Filosofi di Balik Relief
Relief Candi Borobudur dipenuhi dengan simbol-simbol dan narasi yang menggambarkan ajaran-ajaran penting Buddha. Beberapa makna filosofis utama dari relief-relief tersebut antara lain:
Karma dan Reinkarnasi: Banyak relief yang menggambarkan konsep karma, yang berarti tindakan atau perbuatan manusia memiliki konsekuensi. Dalam ajaran Buddha, karma menentukan bagaimana seseorang dilahirkan kembali. Relief-relief ini menceritakan kisah-kisah moral yang menunjukkan bagaimana tindakan baik dan buruk mempengaruhi kehidupan di masa depan.
Jalan Menuju Pencerahan: Banyak panel relief di Borobudur menggambarkan kisah hidup Buddha, dari masa kelahirannya sebagai Pangeran Siddhartha hingga saat mencapai pencerahan di bawah Pohon Bodhi. Relief ini juga menggambarkan delapan jalan mulia (Ariya Atthangika Magga), yaitu delapan prinsip yang harus diikuti untuk mencapai pencerahan. Prinsip-prinsip ini meliputi pengertian benar, niat benar, ucapan benar, tindakan benar, mata pencaharian benar, usaha benar, perhatian benar, dan konsentrasi benar.

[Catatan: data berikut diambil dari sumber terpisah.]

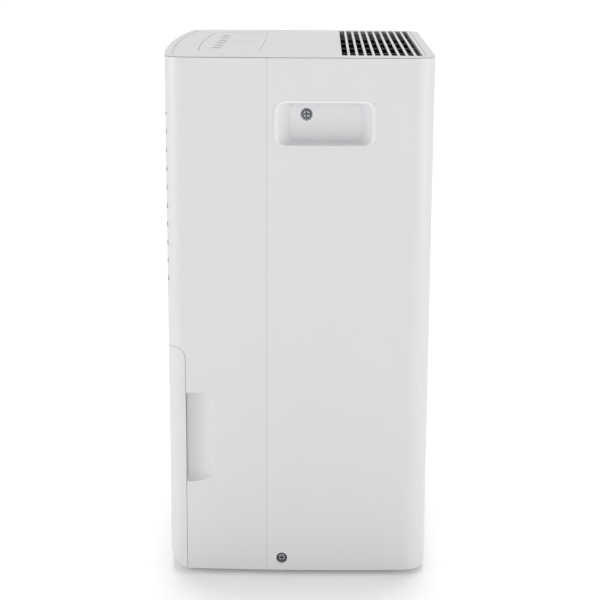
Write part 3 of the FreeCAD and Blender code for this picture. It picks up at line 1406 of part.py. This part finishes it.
def hexagon_nut(x, y, z):
    """A solid hexagon nut."""
    corners = []
    for index in range(7):
        angle = index * math.pi / 3
        corners.append(Vector(x + NUT_RADIUS * math.cos(angle), y + NUT_RADIUS * math.sin(angle), z))
    return Part.Face(Part.makePolygon(corners)).extrude(Vector(0, 0, NUT_HEIGHT))


def compressor_bolts():
    """Bolts through the mounts, each with its flanged nut."""
    shapes = []
    for x, y in compressor_feet_points():
        stud = rod(BOLT_RADIUS, (x, y, PAN_HIGH), Z_AXIS, BOLT_LENGTH)
        flange = rod(BOLT_FLANGE, (x, y, COMPRESSOR_LOW), Z_AXIS, BOLT_FLANGE_THICKNESS)
        nut = hexagon_nut(x, y, COMPRESSOR_LOW + BOLT_FLANGE_THICKNESS - 0.1)
        shapes.append(joined([stud, flange, nut]))
    return Part.makeCompound(shapes)


def accumulator():
    """Small hollow can beside the compressor."""
    x = ACCUMULATOR_X
    y = ACCUMULATOR_Y
    low = ACCUMULATOR_LOW
    high = ACCUMULATOR_HIGH
    wall = ACCUMULATOR_WALL
    can = rod(ACCUMULATOR_RADIUS, (x, y, low), Z_AXIS, high - low)
    can = can.makeFillet(ACCUMULATOR_DOME, edges_at_height(can, low) + edges_at_height(can, high))
    hollow = rod(ACCUMULATOR_RADIUS - wall, (x, y, low + wall), Z_AXIS, high - low - 2 * wall)
    ends = edges_at_height(hollow, low + wall) + edges_at_height(hollow, high - wall)
    hollow = hollow.makeFillet(ACCUMULATOR_DOME - wall, ends)
    ports = rod(ACCUMULATOR_PORT, (x, y, low - 10), Z_AXIS, high - low + 20)
    return can.cut([hollow, ports])


def lower_suction_pipe():
    """Pipe from the foot of the small can into the compressor's side."""
    z = SUCTION_LOW_Z
    points = [(ACCUMULATOR_X, ACCUMULATOR_Y, ACCUMULATOR_LOW), (ACCUMULATOR_X, ACCUMULATOR_Y, z),
              (COMPRESSOR_X + 40, COMPRESSOR_Y, z)]
    return tube_along(points, LOWER_BEND, *LOWER_PIPE).cut(compressor())


def suction_pipe():
    """Pipe from the evaporator down to the top of the small can."""
    x = PIPE_X
    y = PIPE_Y
    z = SUCTION_Z
    points = [(ACCUMULATOR_X, ACCUMULATOR_Y, ACCUMULATOR_HIGH), (ACCUMULATOR_X, ACCUMULATOR_Y, z),
              (ACCUMULATOR_X, y, z), (x, y, z), (x, y, COIL_FIRST_ROW),
              (x, EVAPORATOR_ROWS_Y[1], COIL_FIRST_ROW), (COIL_END_X, EVAPORATOR_ROWS_Y[1], COIL_FIRST_ROW)]
    return tube_along(points, SUCTION_BEND, *SUCTION_PIPE)


def discharge_pipe():
    """Pipe from the compressor's top up to the condenser."""
    x = -PIPE_X
    y = DISCHARGE_Y
    z = DISCHARGE_Z
    start_x = COMPRESSOR_X + OUTLET_OFFSET[0]
    start_y = COMPRESSOR_Y + OUTLET_OFFSET[1]
    points = [(start_x, start_y, COMPRESSOR_HIGH + 6), (start_x, start_y, z), (start_x, y, z), (x, y, z),
              (x, y, COIL_FIRST_ROW), (x, CONDENSER_ROWS_Y[1], COIL_FIRST_ROW),
              (-COIL_END_X, CONDENSER_ROWS_Y[1], COIL_FIRST_ROW)]
    return tube_along(points, PIPE_BEND, *DISCHARGE_PIPE)


def capillary_tube():
    """Thin tube over the coils, from the condenser to the evaporator."""
    x = CAPILLARY_X
    z = CAPILLARY_Z
    rear_y = CONDENSER_ROWS_Y[0]
    front_y = EVAPORATOR_ROWS_Y[0]
    points = [(-COIL_END_X, rear_y, COIL_FIRST_ROW), (-x, rear_y, COIL_FIRST_ROW), (-x, rear_y, z),
              (x, rear_y, z), (x, front_y, z), (x, front_y, COIL_FIRST_ROW),
              (COIL_END_X, front_y, COIL_FIRST_ROW)]
    return tube_along(points, PIPE_BEND, *CAPILLARY)


def capacitor():
    """Run capacitor standing on the base."""
    high = PAN_HIGH + CAPACITOR_HEIGHT
    can = rod(CAPACITOR_RADIUS, (CAPACITOR_X, CAPACITOR_Y, PAN_HIGH), Z_AXIS, CAPACITOR_HEIGHT)
    can = can.makeFillet(CAPACITOR_EDGE, edges_at_height(can, high))
    half = TERMINAL_BLOCK_HALF
    deep = TERMINAL_BLOCK_DEPTH
    terminals = box(CAPACITOR_X - half, CAPACITOR_X + half, CAPACITOR_Y - deep, CAPACITOR_Y + deep,
                    high - OVERRUN, high + TERMINAL_BLOCK_HEIGHT)
    return can.fuse(terminals).removeSplitter()


def humidity_sensor():
    """Small slotted case in the intake air beside the coils."""
    x_low, x_high, y_low, _, z_low, z_high = SENSOR_CASE
    case = box(*SENSOR_CASE)
    slots = []
    for index in range(SENSOR_SLOTS):
        y = y_low + SENSOR_MARGIN + index * SENSOR_PITCH
        slots.append(box(x_low - OVERRUN, x_high + OVERRUN, y, y + SENSOR_SLOT,
                         z_low + SENSOR_END, z_high - SENSOR_END))
    return case.cut(slots)


NODES = {
    "base_pan": base_pan,
    "feet": feet,
    "front_casing": front_casing,
    "rear_casing": rear_casing,
    "hand_recesses": hand_recesses,
    "side_screws": side_screws,
    "top_cover": top_cover,
    "outlet_guard": outlet_guard,
    "control_panel": control_panel,
    "display_window": display_window,
    "control_board": control_board,
    "bay_liner": bay_liner,
    "tank_container": tank_container,
    "tank_lid": tank_lid,
    "tank_front_panel": tank_front_panel,
    "level_window": level_window,
    "tank_handle": tank_handle,
    "float_block": float_block,
    "float_magnet": float_magnet,
    "reed_switch": reed_switch,
    "filter_frame": filter_frame,
    "filter_mesh": filter_mesh,
    "drip_tray": drip_tray,
    "drain_pipe": drain_pipe,
    "drain_plug": drain_plug,
    "cord_gland": cord_gland,
    "fan_housing": fan_housing,
    "fan_inlet_plate": fan_inlet_plate,
    "outlet_duct": outlet_duct,
    "fan_motor": fan_motor,
    "fan_wheel": fan_wheel,
    "compressor": compressor,
    "compressor_grommets": compressor_grommets,
    "compressor_bolts": compressor_bolts,
    "accumulator": accumulator,
    "lower_suction_pipe": lower_suction_pipe,
    "suction_pipe": suction_pipe,
    "discharge_pipe": discharge_pipe,
    "capillary_tube": capillary_tube,
    "capacitor": capacitor,
    "humidity_sensor": humidity_sensor,
}


def save(name, shape):
    """Write one node and print what it holds."""
    shape.exportStep("parts/" + name + ".step")
    print(f"{name}: valid {shape.isValid()}, solids {len(shape.Solids)}, volume {shape.Volume:.0f} mm3")


for name, make in NODES.items():
    save(name, make())
for index, key_name in enumerate(KEY_NAMES):
    save("button_" + key_name, panel_key(index))
save("evaporator_tubes", coil_tubes(EVAPORATOR_ROWS_Y, COIL_END_X))
save("condenser_tubes", coil_tubes(CONDENSER_ROWS_Y, -COIL_END_X))
save("evaporator_fins", coil_fins(EVAPORATOR_ROWS_Y))
save("condenser_fins", coil_fins(CONDENSER_ROWS_Y))
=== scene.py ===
import math

import bpy
from mathutils import Matrix, Vector

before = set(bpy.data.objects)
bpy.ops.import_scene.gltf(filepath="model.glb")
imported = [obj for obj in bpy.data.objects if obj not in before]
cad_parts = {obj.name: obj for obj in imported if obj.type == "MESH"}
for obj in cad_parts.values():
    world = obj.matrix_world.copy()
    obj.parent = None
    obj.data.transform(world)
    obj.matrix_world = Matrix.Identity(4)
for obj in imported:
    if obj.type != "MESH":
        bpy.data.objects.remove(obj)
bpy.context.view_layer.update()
scene = bpy.context.scene

# Camera, in metres and degrees: it looks along -X, turned down and a little to the left.
CAMERA_PLACE = (1.6253, 0.0256, 0.6188)
CAMERA_DOWN = 13.408
CAMERA_TURN = 0.823
CAMERA_ROLL = 0.253
CAMERA_LENS = 97.21
SENSOR_WIDTH = 36.0
NEAREST = 0.05
FARTHEST = 200.0

camera_data = bpy.data.cameras.new("camera")
camera_data.sensor_width = SENSOR_WIDTH
camera_data.lens = CAMERA_LENS
camera_data.clip_start = NEAREST
camera_data.clip_end = FARTHEST
camera = bpy.data.objects.new("camera", camera_data)
scene.collection.objects.link(camera)
turn = Matrix.Rotation(math.radians(90.0 + CAMERA_TURN), 3, "Z")
tip = Matrix.Rotation(math.radians(90.0 - CAMERA_DOWN), 3, "X")
roll = Matrix.Rotation(math.radians(CAMERA_ROLL), 3, "Z")
camera.rotation_euler = (turn @ tip @ roll).to_euler()
camera.location = CAMERA_PLACE
scene.camera = camera


# Lights

def softbox(name, place, aim, width, height, power):
    data = bpy.data.lights.new(name, "AREA")
    data.shape = "RECTANGLE"
    data.size = width
    data.size_y = height
    data.energy = power
    light = bpy.data.objects.new(name, data)
    scene.collection.objects.link(light)
    light.location = place
    light.rotation_euler = (Vector(aim) - Vector(place)).to_track_quat("-Z", "Y").to_euler()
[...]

Pengorbanan dan Kebajikan: Kisah Jataka, yang menggambarkan kehidupan-kehidupan Buddha sebelumnya, mengajarkan tentang pengorbanan dan kebajikan. Relief-relief ini menggambarkan berbagai pengorbanan yang dilakukan oleh Buddha dalam kehidupan-kehidupan sebelumnya demi kesejahteraan makhluk lain. Hal ini mengajarkan pentingnya belas kasih dan kebijaksanaan dalam mencapai pencerahan.
Moralitas dan Etika: Selain kisah Jataka, ada juga relief yang menggambarkan ajaran moral dan etika yang diajarkan oleh Buddha. Ini mencakup pentingnya menjalani kehidupan yang benar dengan tidak menyakiti makhluk lain, serta menjauhkan diri dari keserakahan, kebencian, dan delusi.
Kesimpulan
Relief Candi Borobudur adalah cerminan dari filosofi dan ajaran Buddha yang dalam. Setiap panel relief menggambarkan perjalanan spiritual manusia dari dunia keinginan hingga mencapai pencerahan. Dalam setiap ukiran, terdapat pesan moral, spiritual, dan etika yang mengajarkan manusia untuk menjalani kehidupan yang baik, penuh belas kasih, dan bebas dari penderitaan. Melalui Candi Borobudur, ajaran-ajaran ini diabadikan sebagai warisan budaya dan spiritual yang terus memberikan inspirasi bagi umat Buddha dan pengunjung dari seluruh dunia.